Differential-Equation Constrained Optimization With Stochasticity

TL;DR

This paper extends PDE-constrained optimization to stochastic parameters by conceptualizing the PDE solver as a push-forward map, enabling the recovery of full parameter distributions from data.

Contribution

It introduces a novel framework that treats PDE solutions as push-forward maps, allowing for distributional parameter recovery in stochastic inverse problems.

Findings

Formulates a gradient-flow equation for distribution recovery

Extends PDE-constrained optimization to stochastic settings

Provides a new paradigm for inverse problems with randomness

Abstract

Most inverse problems from physical sciences are formulated as PDE-constrained optimization problems. This involves identifying unknown parameters in equations by optimizing the model to generate PDE solutions that closely match measured data. The formulation is powerful and widely used in many sciences and engineering fields. However, one crucial assumption is that the unknown parameter must be deterministic. In reality, however, many problems are stochastic in nature, and the unknown parameter is random. The challenge then becomes recovering the full distribution of this unknown random parameter.

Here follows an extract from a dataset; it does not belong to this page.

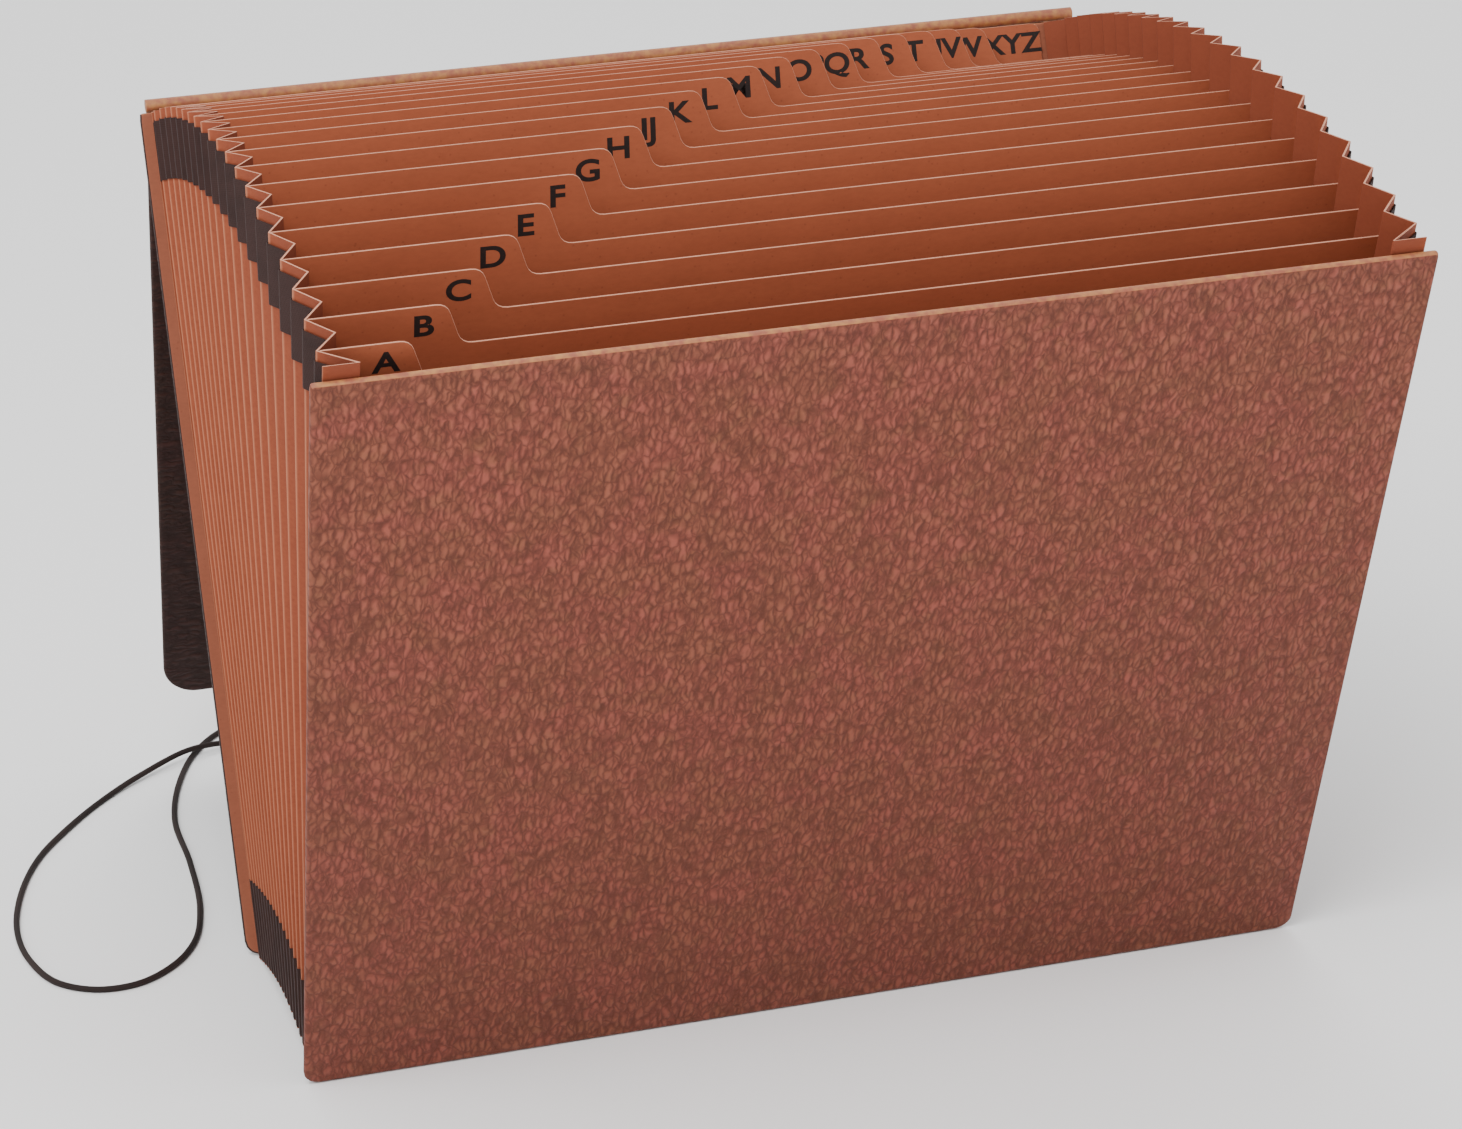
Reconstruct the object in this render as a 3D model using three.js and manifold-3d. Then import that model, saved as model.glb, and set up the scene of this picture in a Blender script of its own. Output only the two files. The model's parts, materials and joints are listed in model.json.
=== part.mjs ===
// An A to Z expanding file of letter size, standing on its lower edge and fanned open.
// Two boards carry a pleated gusset at each side and one along the bottom. A tabbed divider stands
// in each outward fold, a flap hangs behind the back board, and an elastic loop closes the file.
// Millimetres. +Z is up, +X is to the right of the file and +Y is towards its back.
import * as THREE from "three";
import { mergeVertices } from "three/addons/utils/BufferGeometryUtils.js";
import Module from "manifold-3d";

// Boards
const BOARD_WIDTH = 304.8;
const FRONT_HEIGHT = 256;
const BACK_HEIGHT = 260;
const BOARD_THICKNESS = 2.2;
const BOARD_CORNER = 5;
const BOARD_TOP_CORNER = 1.5;

// Pleated gussets
const SHEET_HEIGHT = 260;
const SHEET_THICKNESS = 0.5;
const LEG = 9.5;
const FOLD_INSET = 3.5;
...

It is a much more complex task. In this paper, we examine this problem in a general setting. In particular, we conceptualize the PDE solver as a push-forward map that pushes the parameter distribution to the generated data distribution. This way, the SDE-constrained optimization translates to minimizing the distance between the generated distribution and the measurement distribution. We then formulate a gradient-flow equation to seek the ground-truth parameter probability distribution. This opens up a new paradigm for extending many techniques in PDE-constrained optimization to that for systems with stochasticity.